## TASK TO CARRY OUT
Output all lines exactly, with nothing added or dropped.

## RAW DATA
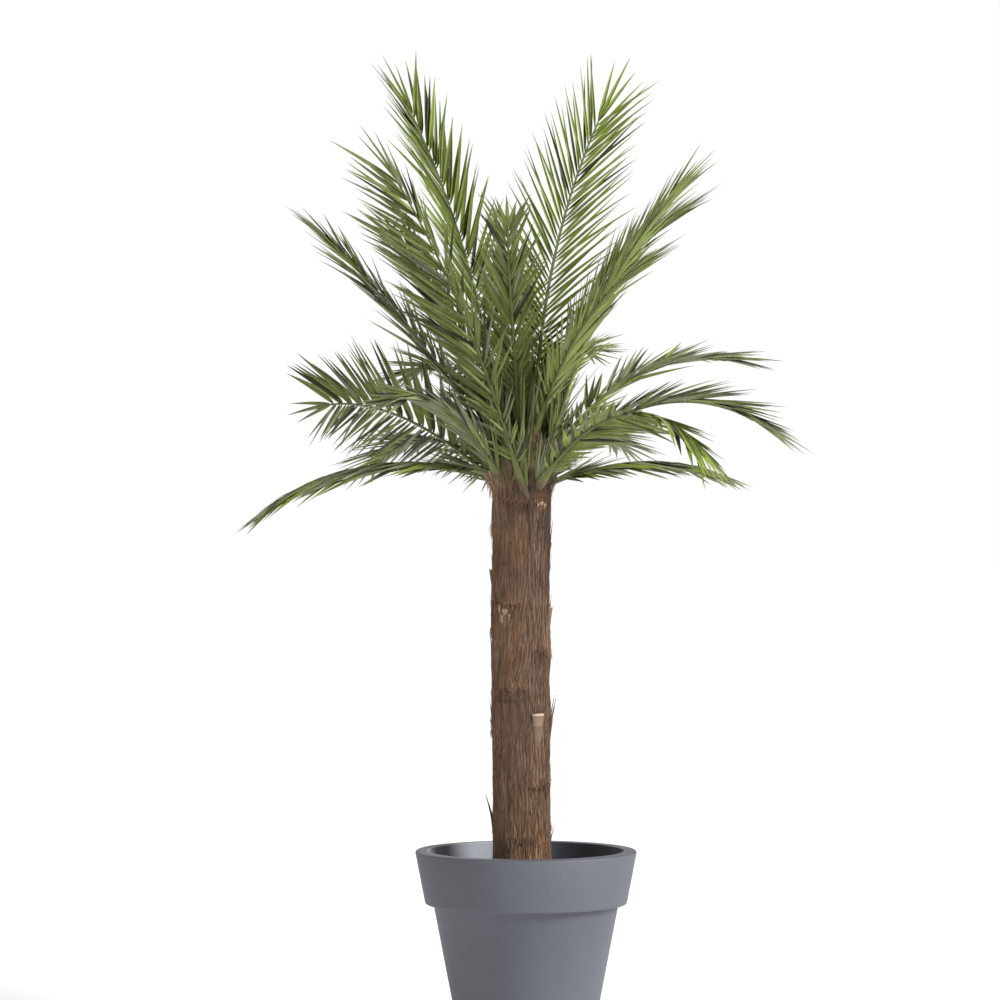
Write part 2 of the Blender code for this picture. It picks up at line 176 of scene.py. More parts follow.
# %% [markdown]
# Node trees for shading and for geometry are built by the same helpers. A value that is a
# socket becomes a link, and anything else becomes the socket's own value.


# %% Helpers for node trees
def feed(tree, socket, value):
    if isinstance(value, bpy.types.NodeSocket):
        tree.links.new(value, socket)
    else:
        socket.default_value = value


def add_node(tree, kind, inputs=None, **settings):
    node = tree.nodes.new(kind)
    for key, value in settings.items():
        setattr(node, key, value)
    for key, value in (inputs or {}).items():
        feed(tree, node.inputs[key], value)
    return node


def maths(tree, operation, a, b=0.0):
    return add_node(tree, "ShaderNodeMath", {0: a, 1: b}, operation=operation).outputs[0]


def live_input(node, index):
    """The node's index-th input among those that its settings leave in use."""
    return [socket for socket in node.inputs if socket.enabled][index]


def live_output(node):
    return next(socket for socket in node.outputs if socket.enabled)


def new_group(kind, name, takes, gives):
    """A node group, with the sockets that it takes its values from and those that it gives."""
    tree = bpy.data.node_groups.new(name, kind)
    for label, socket_type, value in takes:
        socket = tree.interface.new_socket(label, in_out="INPUT", socket_type=socket_type)
        if value is not None:
            socket.default_value = value
    for label, socket_type in gives:
        tree.interface.new_socket(label, in_out="OUTPUT", socket_type=socket_type)
    return tree, tree.nodes.new("NodeGroupInput").outputs, tree.nodes.new("NodeGroupOutput").inputs


def new_material(name, roughness):
    material = bpy.data.materials.new(name)
    material.use_nodes = True
    shader = material.node_tree.nodes["Principled BSDF"]
    shader.inputs["Roughness"].default_value = roughness
    return material, shader


def tone(colour, share=1.0):
    return (colour[0] * share, colour[1] * share, colour[2] * share, 1.0)


FLOAT, COLOUR, VECTOR = "NodeSocketFloat", "NodeSocketColor", "NodeSocketVector"

# %% [markdown]
# ## Camera
# A plant is shown straight on, by a level camera at about half its height. A long lens
# from 11 m keeps the pot and the crown in natural proportion. The pot's foot falls just
# below the picture.

# %% Camera
CAMERA_PLACE = (-0.078, -11.35, 1.65)
LENS_LENGTH, SENSOR_WIDTH = 136.2, 36.0  # mm

lens = bpy.data.cameras.new("studio_camera")
lens.lens = LENS_LENGTH
lens.sensor_width = SENSOR_WIDTH
camera = in_scene("studio_camera", lens)
camera.location = CAMERA_PLACE
camera.rotation_euler = (math.pi / 2, 0.0, 0.0)
bpy.context.scene.camera = camera
print("camera at", CAMERA_PLACE, "with a", LENS_LENGTH, "mm lens")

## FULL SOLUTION
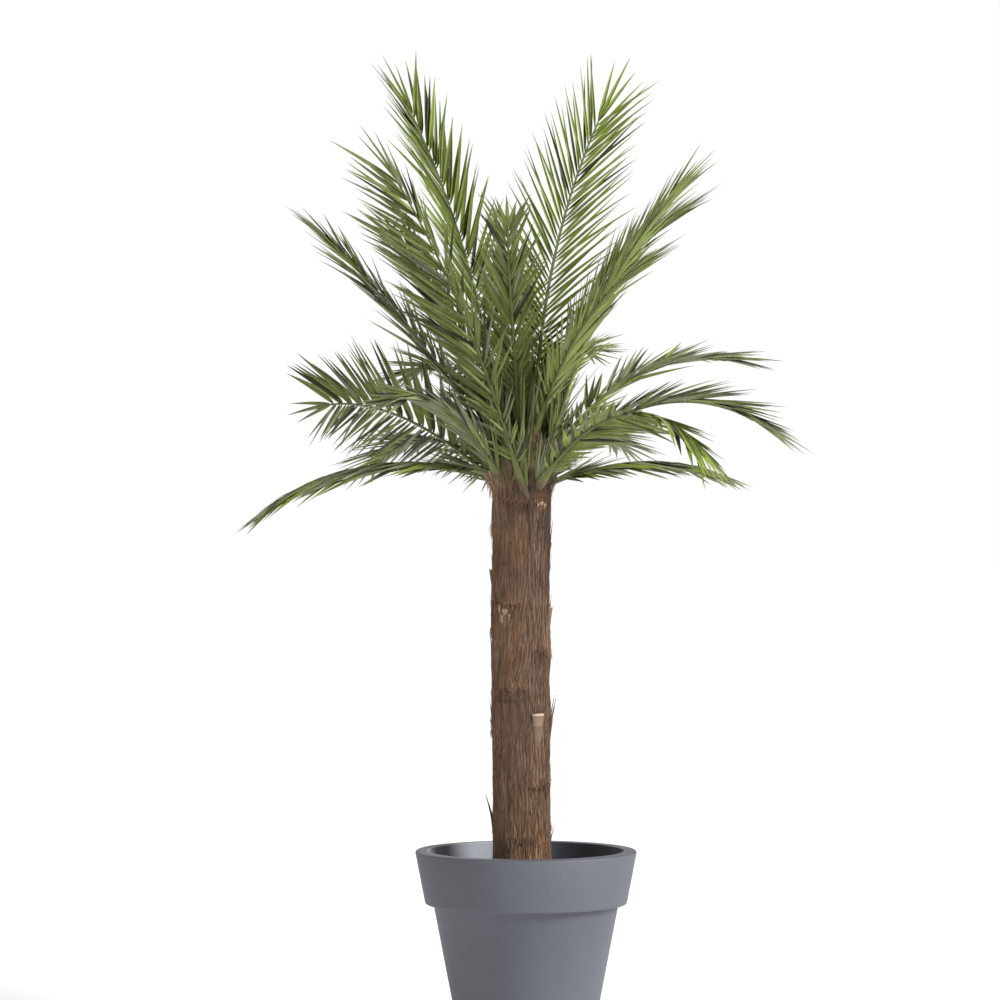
Write part 2 of the Blender code for this picture. It picks up at line 176 of scene.py. More parts follow.
# %% [markdown]
# Node trees for shading and for geometry are built by the same helpers. A value that is a
# socket becomes a link, and anything else becomes the socket's own value.


# %% Helpers for node trees
def feed(tree, socket, value):
    if isinstance(value, bpy.types.NodeSocket):
        tree.links.new(value, socket)
    else:
        socket.default_value = value


def add_node(tree, kind, inputs=None, **settings):
    node = tree.nodes.new(kind)
    for key, value in settings.items():
        setattr(node, key, value)
    for key, value in (inputs or {}).items():
        feed(tree, node.inputs[key], value)
    return node


def maths(tree, operation, a, b=0.0):
    return add_node(tree, "ShaderNodeMath", {0: a, 1: b}, operation=operation).outputs[0]


def live_input(node, index):
    """The node's index-th input among those that its settings leave in use."""
    return [socket for socket in node.inputs if socket.enabled][index]


def live_output(node):
    return next(socket for socket in node.outputs if socket.enabled)


def new_group(kind, name, takes, gives):
    """A node group, with the sockets that it takes its values from and those that it gives."""
    tree = bpy.data.node_groups.new(name, kind)
    for label, socket_type, value in takes:
        socket = tree.interface.new_socket(label, in_out="INPUT", socket_type=socket_type)
        if value is not None:
            socket.default_value = value
    for label, socket_type in gives:
        tree.interface.new_socket(label, in_out="OUTPUT", socket_type=socket_type)
    return tree, tree.nodes.new("NodeGroupInput").outputs, tree.nodes.new("NodeGroupOutput").inputs


def new_material(name, roughness):
    material = bpy.data.materials.new(name)
    material.use_nodes = True
    shader = material.node_tree.nodes["Principled BSDF"]
    shader.inputs["Roughness"].default_value = roughness
    return material, shader


def tone(colour, share=1.0):
    return (colour[0] * share, colour[1] * share, colour[2] * share, 1.0)


FLOAT, COLOUR, VECTOR = "NodeSocketFloat", "NodeSocketColor", "NodeSocketVector"

# %% [markdown]
# ## Camera
# A plant is shown straight on, by a level camera at about half its height. A long lens
# from 11 m keeps the pot and the crown in natural proportion. The pot's foot falls just
# below the picture.

# %% Camera
CAMERA_PLACE = (-0.078, -11.35, 1.65)
LENS_LENGTH, SENSOR_WIDTH = 136.2, 36.0  # mm

lens = bpy.data.cameras.new("studio_camera")
lens.lens = LENS_LENGTH
lens.sensor_width = SENSOR_WIDTH
camera = in_scene("studio_camera", lens)
camera.location = CAMERA_PLACE
camera.rotation_euler = (math.pi / 2, 0.0, 0.0)
bpy.context.scene.camera = camera
print("camera at", CAMERA_PLACE, "with a", LENS_LENGTH, "mm lens")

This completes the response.